I have just introduced one of the ongoing efforts by Japanese civil society to promote reconciliation. These high school students may have no chance to interact with each other when they are back home. But for the several days that they are in a faraway country, travelling in pairs made up of Israelis and Palestinians to here and there across the beautiful and verdant land of Japan, something changes inside them. These young people come to understand that religion and ethnicity make no difference when it comes to the sorrow felt at losing a parent, and they often cry tears upon coming to this realisation. Through these tears of understanding they will come to see ties between their futures.
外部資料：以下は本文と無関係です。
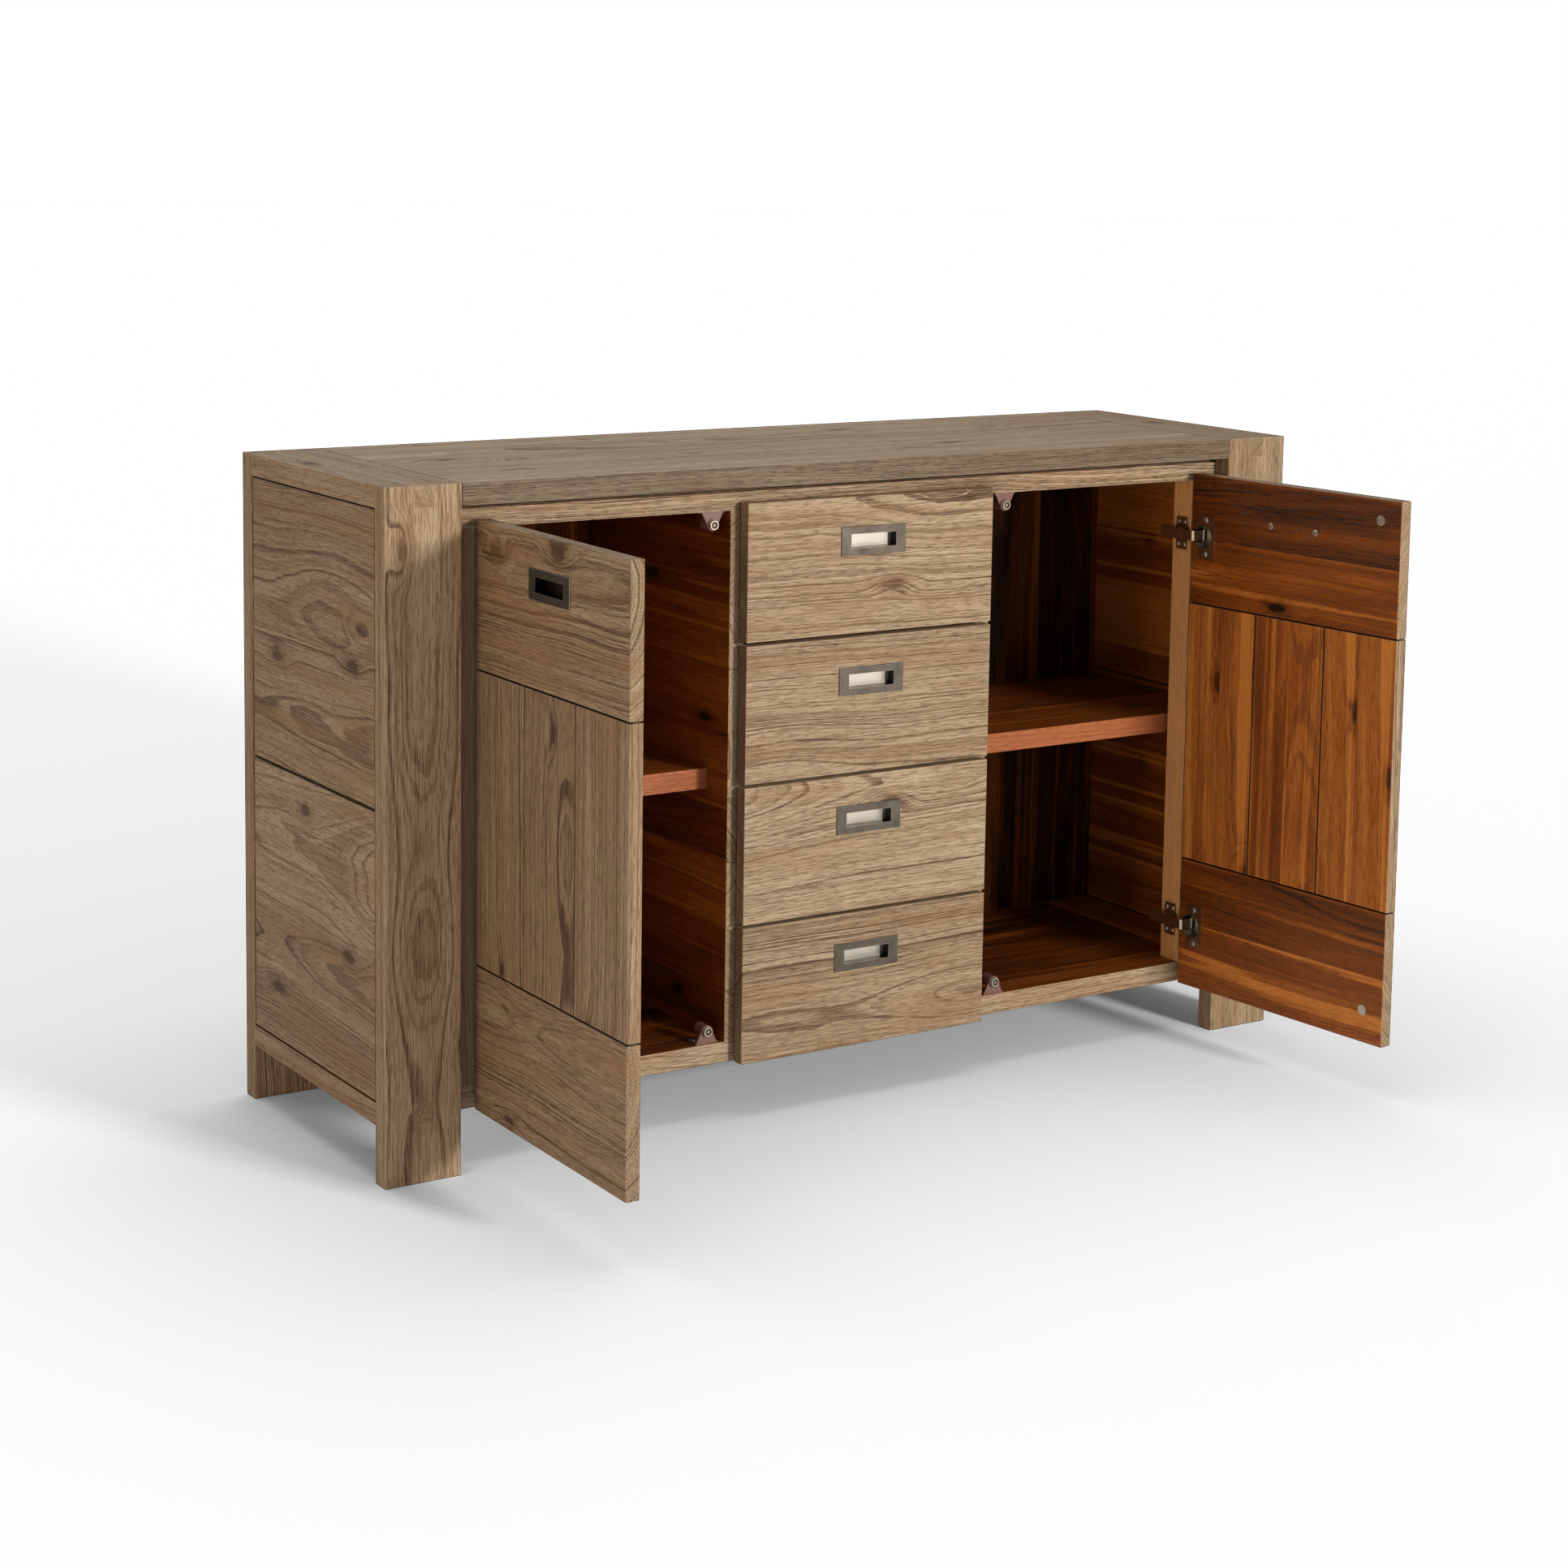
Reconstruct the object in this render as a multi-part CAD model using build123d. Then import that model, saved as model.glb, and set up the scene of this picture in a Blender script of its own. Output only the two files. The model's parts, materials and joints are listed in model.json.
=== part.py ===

For comprehensive peace in the Middle East, what is necessary is the mental "groundwork" that will make such peace possible. By investing in the young minds of high school students, Japanese civil society is working to foster this groundwork.